I’ve got a Max M3 with 64 GB ram and can run more than just toy models, even if ...

embedding-shape · 2025-12-29T01:21:49 1766971309

> Honestly, I think local LLMs are the future and we are just going to be doing hosted

Same here, otherwise I wouldn't be investing in local hardware :) But I'd be lying if I said I think it's ready for that today. I don't think the hardware as much to catch up with, it's the software that has a bunch of low hanging fruits available for performance and resource usage, since every release seems to favor "time to paper" above all else.

seanmcdirmid · 2025-12-29T02:23:14 1766974994

There are lots of things you can do on local hardware already, and you don’t have to worry about safeguards or token limits. There are lots of crazy models, especially Chinese ones, that have a lot of capabilities and aren’t just there for academic papers.

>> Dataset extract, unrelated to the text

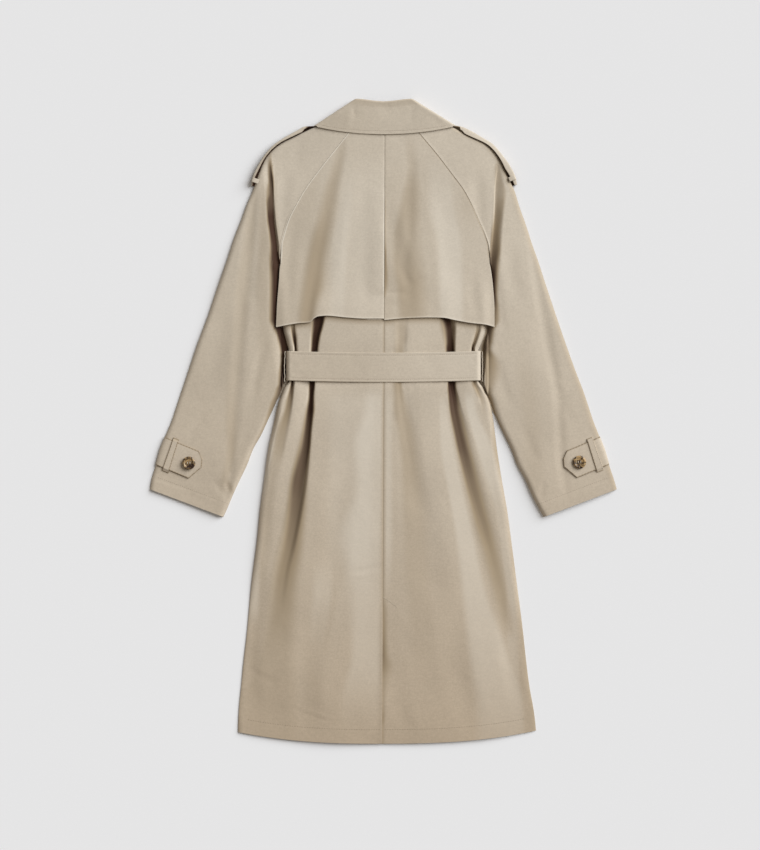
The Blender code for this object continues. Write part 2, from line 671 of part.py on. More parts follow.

embedding-shape · 2025-12-29T11:45:56 1767008756

Again, put those under test with your private benchmarks, then compare the results with hosted models.

I'm not saying it's completely useless, or that I don't think it won't be better in the future. What I am saying is that even the top "weights available" models today really don't come close to today's SOTA. This is very clear when you have benchmarks to get hard concrete numbers that aren't influenced by public benchmarking data.

seanmcdirmid · 2025-12-29T23:13:24 1767050004

> even the top "weights available" models today really don't come close to today's SOTA.

This is the statement thatI'm disagreeing with. They do come close, even if they are somehow less, it is a fixed distance away where the hosted models aren't more than a magnitude better. Hosted models are still better, just not incredibly so.